# Given problem
Search the listing for "hinge" and copy every line where it appears.

# Data extract
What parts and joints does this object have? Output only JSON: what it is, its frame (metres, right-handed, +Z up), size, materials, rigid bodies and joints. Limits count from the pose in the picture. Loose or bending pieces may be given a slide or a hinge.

* * *

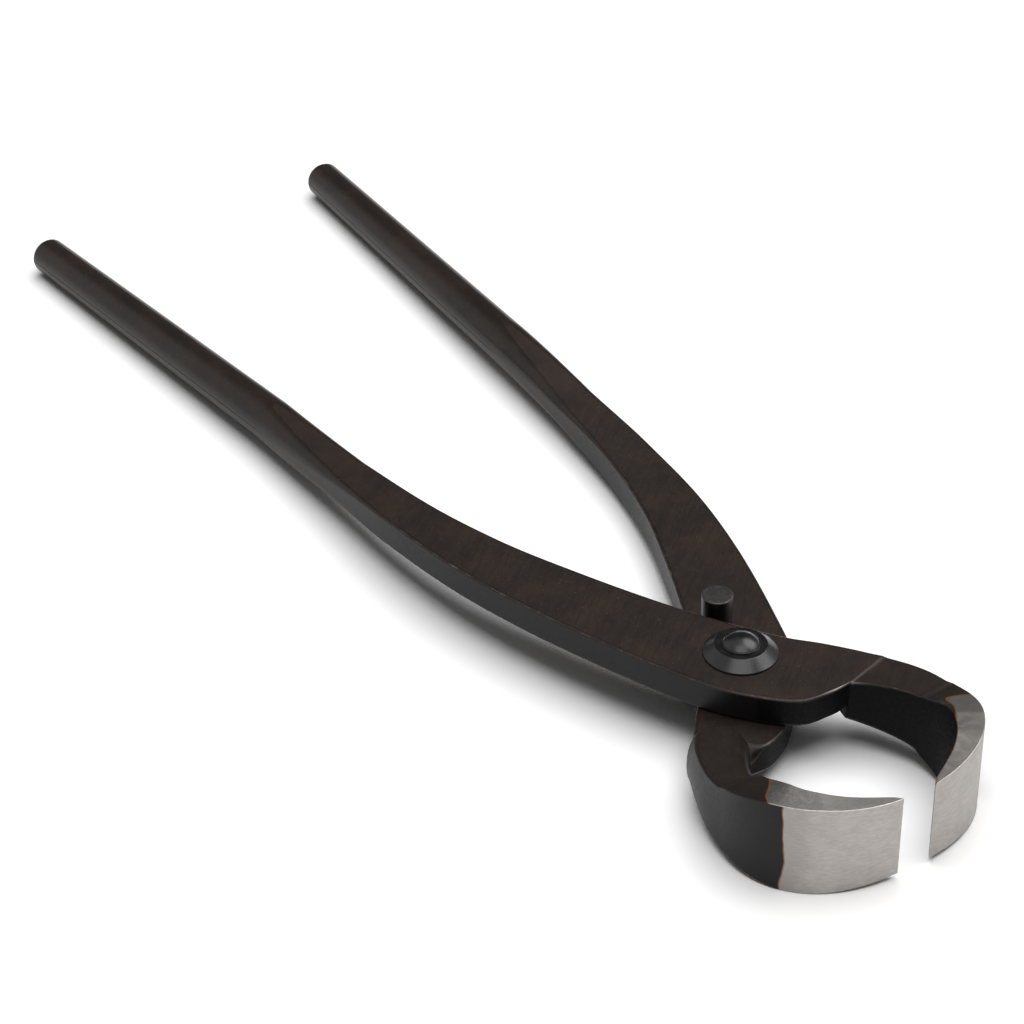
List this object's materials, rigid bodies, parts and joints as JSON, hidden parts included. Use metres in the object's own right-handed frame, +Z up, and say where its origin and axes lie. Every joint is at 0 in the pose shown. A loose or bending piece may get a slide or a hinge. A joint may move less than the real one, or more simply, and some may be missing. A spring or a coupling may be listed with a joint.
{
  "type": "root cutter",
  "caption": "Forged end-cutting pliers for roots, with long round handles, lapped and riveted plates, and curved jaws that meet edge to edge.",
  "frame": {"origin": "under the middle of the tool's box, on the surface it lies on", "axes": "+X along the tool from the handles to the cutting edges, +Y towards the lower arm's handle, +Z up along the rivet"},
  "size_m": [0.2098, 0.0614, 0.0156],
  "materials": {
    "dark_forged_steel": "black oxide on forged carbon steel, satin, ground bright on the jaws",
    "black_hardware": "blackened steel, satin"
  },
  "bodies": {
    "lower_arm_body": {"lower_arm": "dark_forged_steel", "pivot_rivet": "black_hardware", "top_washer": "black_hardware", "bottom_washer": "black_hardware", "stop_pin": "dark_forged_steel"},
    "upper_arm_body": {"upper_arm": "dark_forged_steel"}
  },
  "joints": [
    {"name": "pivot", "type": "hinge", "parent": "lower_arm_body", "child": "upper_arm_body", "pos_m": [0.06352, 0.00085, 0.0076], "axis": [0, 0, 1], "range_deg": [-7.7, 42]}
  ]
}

# Correct answer
What parts and joints does this object have? Output only JSON: what it is, its frame (metres, right-handed, +Z up), size, materials, rigid bodies and joints. Limits count from the pose in the picture. Loose or bending pieces may be given a slide or a hinge.
List this object's materials, rigid bodies, parts and joints as JSON, hidden parts included. Use metres in the object's own right-handed frame, +Z up, and say where its origin and axes lie. Every joint is at 0 in the pose shown. A loose or bending piece may get a slide or a hinge. A joint may move less than the real one, or more simply, and some may be missing. A spring or a coupling may be listed with a joint.
    {"name": "pivot", "type": "hinge", "parent": "lower_arm_body", "child": "upper_arm_body", "pos_m": [0.06352, 0.00085, 0.0076], "axis": [0, 0, 1], "range_deg": [-7.7, 42]}